6.3E. Full Editing Permissions.
All SAF versions should be fully unlocked – i.e., including the removal of all protected editing permissions. This is so that visually impaired readers can customise the document to make it more accessible according to their own personal preferences.
6.3F. Further Assistance.
For a practical and detailed description of how to make SAFs, a useful resource is provided by the University of Sussex:
https://www.sussex.ac.uk/brand/staff/web/accessibility/accessible-word-documents
However, where there are apparent inconsistencies between the University of Sussex document and this VVI document, we, of course, recommend that this VVI document be prioritised – (VVI being the representative voice).

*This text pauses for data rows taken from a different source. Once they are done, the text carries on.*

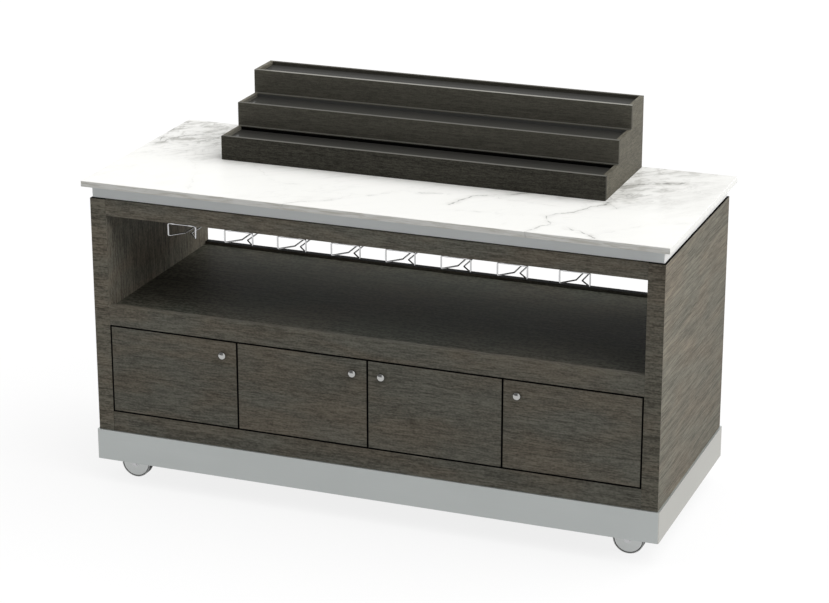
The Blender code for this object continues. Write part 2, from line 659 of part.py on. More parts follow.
def build_riser():
    """Three trays in steps between stepped cheeks, with a back board, standing loose on the stone."""
    back = TOP_DEPTH / 2 - RISER_BACK_MARGIN
    front = back - TIER_COUNT * TIER_DEPTH
    base = add_axis("riser_base", (0, 0, COUNTER_HEIGHT + FIT))
    half = RISER_LENGTH / 2
    inner = half - RISER_BOARD - FIT
    for tier in range(TIER_COUNT):
        face = front + tier * TIER_DEPTH
        low = tier * TIER_HEIGHT + (FIT if tier else 0)
        rim = (tier + 1) * TIER_HEIGHT
        tread_top = rim - TREAD_RECESS
        board = box_mesh(f"riser_tier_{tier + 1}", (-half, half), (face, face + RISER_BOARD), (low, rim))
        tray = add_object(f"riser_tier_{tier + 1}", board, DARK_LAMINATE, parent=base)
        last = tier == TIER_COUNT - 1
        tread_end = back - RISER_BOARD - FIT if last else face + TIER_DEPTH + RISER_BOARD / 2
        tread = box_mesh(f"tread_{tier}", (-inner, inner), (face + RISER_BOARD / 2, tread_end),
                         (tread_top - TREAD_THICKNESS, tread_top))
        combine(tray, add_cutter(f"tread_{tier}", tread, parent=base), 'UNION')
        if not last:
            ledge = box_mesh(f"ledge_{tier}", (-inner, inner), (face + TIER_DEPTH - LEDGE, tread_end),
                             (tread_top - TREAD_THICKNESS, rim))
            combine(tray, add_cutter(f"ledge_{tier}", ledge, parent=base), 'UNION')

    steps = [(front + RISER_BOARD + FIT, 0)]
    for tier in range(TIER_COUNT):
        rim = (tier + 1) * TIER_HEIGHT
        start = front + tier * TIER_DEPTH + RISER_BOARD + FIT
        end = back if tier == TIER_COUNT - 1 else start + TIER_DEPTH
        steps += [(start, rim), (end, rim)]
    steps.append((back, 0))
    for name, side in (("riser_cheek_left", -1), ("riser_cheek_right", 1)):
        cheek = outline_mesh(name, steps, RISER_BOARD)
        cheek.transform(Matrix(((0, 0, 1, 0), (1, 0, 0, 0), (0, 1, 0, 0), (0, 0, 0, 1))))
        add_object(name, cheek, DARK_LAMINATE, (side * (half - RISER_BOARD / 2), 0, 0), base)
    rim = TIER_COUNT * TIER_HEIGHT
    board = box_mesh("riser_back", (-inner, inner), (back - RISER_BOARD, back), (0, rim))
    add_object("riser_back", board, DARK_LAMINATE, parent=base)


clear_scene()
PARTS = make_collection("portable_bar")
CUTTERS = make_collection("cutters")
STONE = make_material("white_stone", (0.86, 0.87, 0.85), 0.22)
LAMINATE = make_material("dark_oak_laminate", (0.075, 0.068, 0.058), 0.55)
DARK_LAMINATE = make_material("riser_laminate", (0.045, 0.042, 0.036), 0.55)
DARK_WOOD = make_material("black_plywood", (0.03, 0.03, 0.03), 0.7)
ALUMINIUM = make_material("brushed_aluminium", (0.40, 0.43, 0.47), 0.35, 1.0)
BRUSHED = make_material("brushed_steel", (0.42, 0.44, 0.44), 0.35, 1.0)
CHROME = make_material("chrome_wire", (0.70, 0.70, 0.70), 0.15, 1.0)
NICKEL = make_material("nickel_knob", (0.60, 0.60, 0.60), 0.2, 1.0)
STEEL = make_material("zinc_steel", (0.45, 0.45, 0.46), 0.4, 1.0)
WHEEL = make_material("grey_wheel", (0.40, 0.42, 0.41), 0.5)

door_plan = plan_doors()
build_top()
build_cabinet(door_plan)
build_doors(door_plan)
build_racks()
build_base()
build_skirt()
build_casters()
build_riser()
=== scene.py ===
"""Portable bar: finishes for its boards, stone and metal, and finer racks, knobs and casters."""
import math

import bmesh
import bpy
from mathutils import Matrix, Vector


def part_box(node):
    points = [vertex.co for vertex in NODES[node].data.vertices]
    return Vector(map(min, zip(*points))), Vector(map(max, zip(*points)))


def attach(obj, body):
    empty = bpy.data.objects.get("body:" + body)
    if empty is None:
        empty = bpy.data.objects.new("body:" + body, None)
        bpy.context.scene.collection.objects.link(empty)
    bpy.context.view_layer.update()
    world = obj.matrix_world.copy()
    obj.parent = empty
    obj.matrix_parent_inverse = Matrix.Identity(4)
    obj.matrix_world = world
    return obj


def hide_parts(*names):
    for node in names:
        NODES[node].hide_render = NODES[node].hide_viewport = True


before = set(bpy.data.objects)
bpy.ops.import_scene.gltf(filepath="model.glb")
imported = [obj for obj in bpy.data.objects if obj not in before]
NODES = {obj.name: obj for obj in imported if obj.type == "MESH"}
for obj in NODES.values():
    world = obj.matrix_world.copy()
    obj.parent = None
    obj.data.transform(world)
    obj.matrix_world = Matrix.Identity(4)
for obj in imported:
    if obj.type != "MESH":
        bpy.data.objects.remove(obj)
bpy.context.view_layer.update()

CORNERS = ("front_left", "front_right", "rear_left", "rear_right")
DOORS = range(1, 5)
RACKS = range(1, 9)

# Racks, in metres: the wire and its bends, its drop below the solid rack's tabs, and the slot for stems
WIRE = 0.00225
WIRE_BEND = 0.0050
TAB_THICK = 0.002
WIRE_DROP = 0.0012
SLOT_HALF = 0.009
THROAT_DEPTH = 0.043
RACK_DEPTH = 0.330

# Straps that hold the racks, in metres, and how far aside the front two stand, as a share of half the mouth
STRAP_THICK = 0.0008
STRAP_WIDTH = 0.012
STRAP_PLAY = 0.0001
STRAP_GAP = 0.0016
STRAP_FOOT = 0.0150
STRAP_SCREW = 0.0100
STRAP_SCREW_HEAD = (0.0036, 0.0016)
STRAP_ASIDE = 0.645

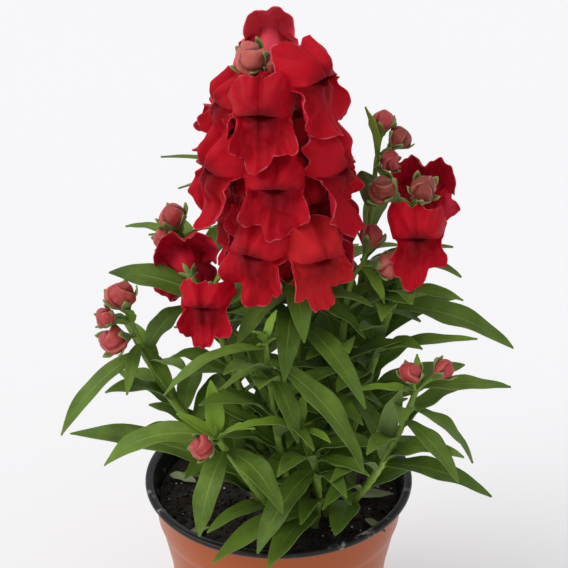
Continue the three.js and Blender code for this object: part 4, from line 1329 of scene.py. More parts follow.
@dataclass
class Stem:
    """A leafy stem with what it carries: leaves, and the stalks and calyces of its flowers and buds."""

    plan: StemPlan
    curve: Curve = field(init=False)
    blades: list[Blade] = field(init=False)
    calyces: list[Calyx] = field(default_factory=list)
    bracts: list[Blade] = field(default_factory=list)

    foot: float = 72.3
    rows: int = 70
    sides: int = 22
    joint_swell: float = 0.16
    joint_reach: float = 1.6
    young_length: float = 32
    young_depth: float = 3
    tuft_leaves: int = 6

    def __post_init__(self) -> None:
        """Works out the curve above the soil and sets the listed leaves."""
        (foot_x, foot_y, _), *rest = self.plan.path
        self.curve = Curve([(foot_x, foot_y, SOIL_TOP + 1), *rest])
        self.blades = [
            Blade(self.curve.at_height(leaf.height), *astuple(leaf)[1:], self._age(leaf))
            for leaf in self.plan.leaves
        ]
        if self.plan.name in TUFTED_STEMS:
            self._add_tuft()

    def _age(self, leaf: LeafPlan) -> float:
        """Minus one for a young leaf, which is a short one at the tip, and zero for any other."""
        is_young = leaf.length < self.young_length and leaf.height > self.curve.top - self.young_depth
        return -1.0 if is_young else 0.0

    def _add_tuft(self) -> None:
        """Sets a few small young leaves round the tip, a golden angle apart."""
        draws = SeededDraws(SEED * 31)
        for number in range(self.tuft_leaves):
            base = self.curve.at_height(self.curve.top - 0.4 * number - 0.3)
            turn, rise = number * GOLDEN_ANGLE, 68 - 7 * number
            length, width = 5 + 4 * draws(), 2.2 + draws()
            self.bracts.append(Blade(base, turn, rise, length, width, 0.1, 0, age=-1.0))

    def stalk_start(self, height: float) -> Array:
        """Where a stalk starts inside the stem: at a height, but not past the tip."""
        return self.curve.at_height(min(height, self.curve.top - 2))

    def carry(self, seat: Seat, start: Array, foot: Callable[[Array], Array], seed: int) -> None:
        """Notes a calyx, and sets a small bract under its stalk.

        Args:
            seat: Where the flower or bud sits.
            start: Where its stalk starts.
            foot: Radius of the flower or bud near its foot.
            seed: Seed of the calyx's differences.
        """
        self.calyces.append(Calyx(seat, start, foot, seed))
        draws = SeededDraws(SEED * 29 + seed)
        turn = seat.turn + 30 * (draws() - 0.5)
        rise = min(seat.rise, 40) - 18 + 16 * draws()
        self.bracts.append(Blade(start, turn, rise, 9 + 5 * draws(), 3 + 1.2 * draws(), 0.16, 0, age=-0.5))

    def build(self, stem_finish: Material, sepal: Material, leaf: Material) -> None:
        """Builds the stem with its stalks as one piece and its leaves as another.

        Args:
            stem_finish: Finish of the stem and the stalks.
            sepal: Finish of the calyces.
            leaf: Finish of the leaves.
        """
        name = self.plan.name
        stalks = Skin(name + "_stalks")
        share = np.linspace(0, 1, self.rows)
        foot_radius, tip_radius = self.plan.radius
        line, along = self.curve.at(share), self.curve.along(share)
        buried = np.array([self.plan.path[0][0], self.plan.path[0][1], self.foot])
        line = np.vstack([buried, line])
        along = np.vstack([UP, along])
        joints = np.array([blade.base for blade in self.blades])
        apart = np.linalg.norm(line[:, None] - joints[None], axis=-1).min(axis=1)
        near = bell(apart, 0, self.joint_reach)
        heights = np.concatenate([[0], share])
        radius = mix(foot_radius, tip_radius, heights) * (1 + self.joint_swell * near)
        rings = sweep(line, along, radius, self.sides)
        form = np.broadcast_to(heights[:, None, None], rings.shape)
        stalks.add_shell(rings, form, MIDDLING, finish=0)
        for calyx in self.calyces:
            calyx.add_to(stalks)
        settle(stalks.build([stem_finish, sepal]), Slot.LEAF, name)
        leaves = Skin(name + "_leaves")
        draws = SeededDraws(SEED + seed_of(name))
        for blade in [*self.blades, *self.bracts]:
            blade.add_to(leaves, draws)
        settle(leaves.build([leaf]), Slot.LEAF, name)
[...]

If this document has been followed, we are happy to answer any questions or give further advice, as well as test the accessibility of electronic documents produced on that basis. We welcome all feedback at info@vvi.ie
6.4. PDF format.
If the default document is .pdf,this .pdf file also needs to be as screenreader friendly as possible. This is, of course, in addition to the necessary provision of the SAF .doc/.docx version described above.
To be accessible to screenreading technology, .pdf files must be fully tagged and properly structured.
In .pdf files, it should be remembered that the limit of 60 characters in Alt text boxes may not be sufficient to give a useful description of an image.
6.5. Email.
Firstly, a direct phone number to the person originating the email, should be contained in all emails.
Secondly, as with SAFs, in the bodytext of emails, tabulated text, textboxes or, images, and embedded information should not be used.
If hyperlinks are used in emails, they should be followed by the target address. This has several benefits, including:
*A. the recipient can know, before clicking, whether the wbsite is secure or not.
- the recipient can archive the contents in another format and fully access it later.
Also, as with all other formats, graphics should be adequately explained in text. In terms of logos, etc., we recommend your communications team asking whether the graphics necessarily add anything useful to your organisation or body’s email communications.